A new approach for high power electron beam gun design using scaling rules

Abstract

A method is presented to extrapolate the design of a currently exploited gun into a new family of similar guns with new preferable technological parameters, for example with higher electron beam power, accelerating voltage, electron brightness and so on. The method is based on the scaling theory of electron-optical devices (EOD). According to the theory only EOD with small space charge, i.e., with perveance G < 0.01 μP, can be size and/or voltage scaled. EOD containing relatively big space charge (G ≥ 0,01 μP), such as high energy Pierce type electron guns applied in thermal technological machines, generally cannot be scaled, because of their nonlinear space charge nature.
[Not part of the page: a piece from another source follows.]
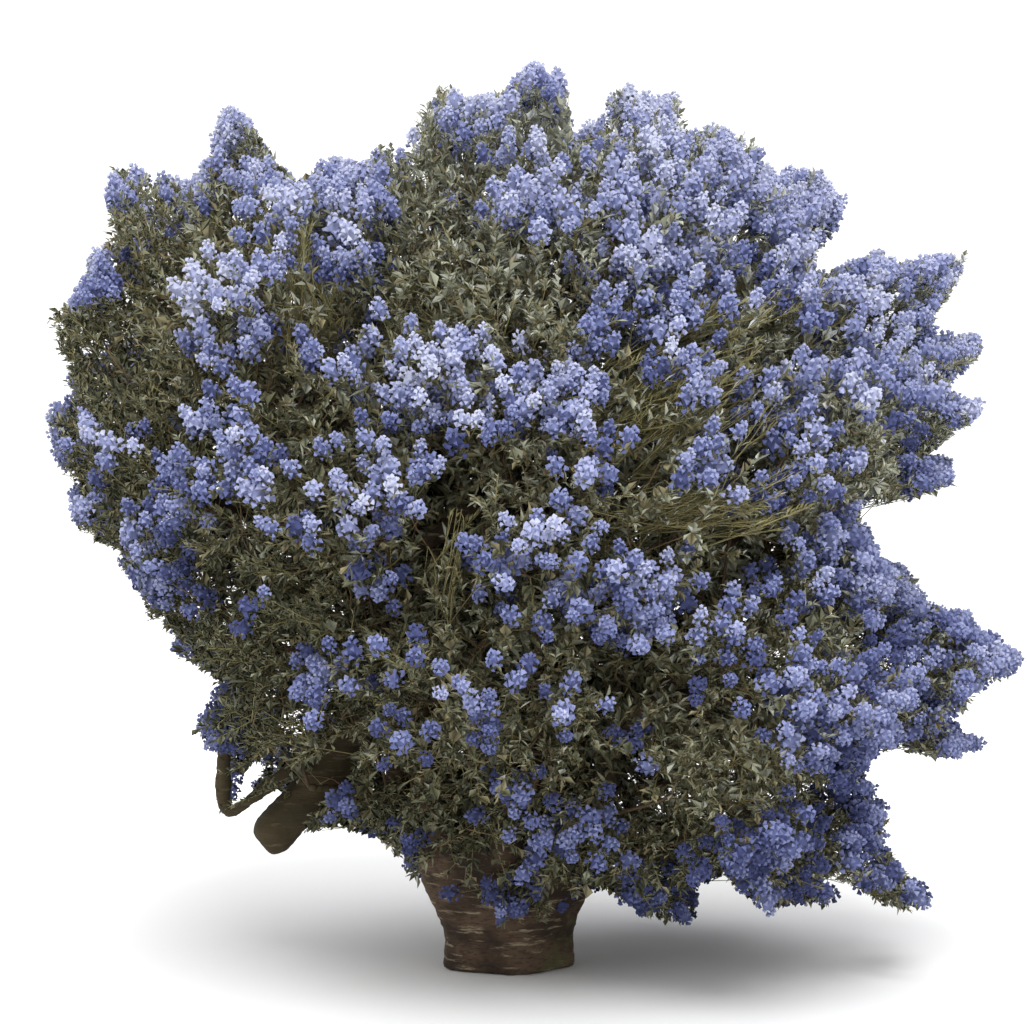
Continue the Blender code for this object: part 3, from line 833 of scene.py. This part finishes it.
def branch(starts, startFar, targets):
    # joins each target to the wood by the cheapest way, nearest first; gives every spot's parent
    spots = np.vstack([starts, targets])
    far = np.concatenate([startFar, np.zeros(len(targets))])
    parent = np.full(len(spots), -1)
    cost = gap(targets[:, None], starts[None]) + branching["pathCost"] * startFar[None]
    link = cost.argmin(1)
    least = cost[np.arange(len(targets)), link]
    waiting = np.ones(len(targets), bool)
    order = []
    for _ in range(len(targets)):
        i = int(np.argmin(np.where(waiting, least, np.inf)))
        waiting[i] = False
        spot = len(starts) + i
        parent[spot] = link[i]
        far[spot] = far[link[i]] + np.linalg.norm(spots[spot] - spots[link[i]])
        order.append(spot)
        reach = gap(targets, targets[i]) + branching["pathCost"] * far[spot]
        better = waiting & (reach < least)
        least[better], link[better] = reach[better], spot
    return spots, parent, order


starts, startFar = limbStarts()
spots, parent, order = branch(starts, startFar, targets)
load = np.zeros(len(spots))  # how many sprays each spot carries
for spot in reversed(order):
    load[spot] = max(load[spot], 1.0)
    load[parent[spot]] += load[spot]
twigRadius = np.minimum(branching["endRadius"] * load**(1 / branching["exponent"]), branching["most"])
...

Nevertheless, also in these cases a special procedure of scaling can be applied. The reason is that the electron charge distribution in the gun is not uniform. Near the anode the density of electron charge is much smaller than in the cathode region. The concept of high perveance electron gun designing using scaling rules is based on the idea to apply the scaling rules only to the anode zone of the gun. The procedure for scaling a low power 25 kV and 150 mA electron extract system with a cylindrical electron beam into a high power 75 kV and 150 mA electron extract system is described in this paper. An experimental investigation confirmed the good technological quality of a high voltage, high power gun constructed according to the above concept.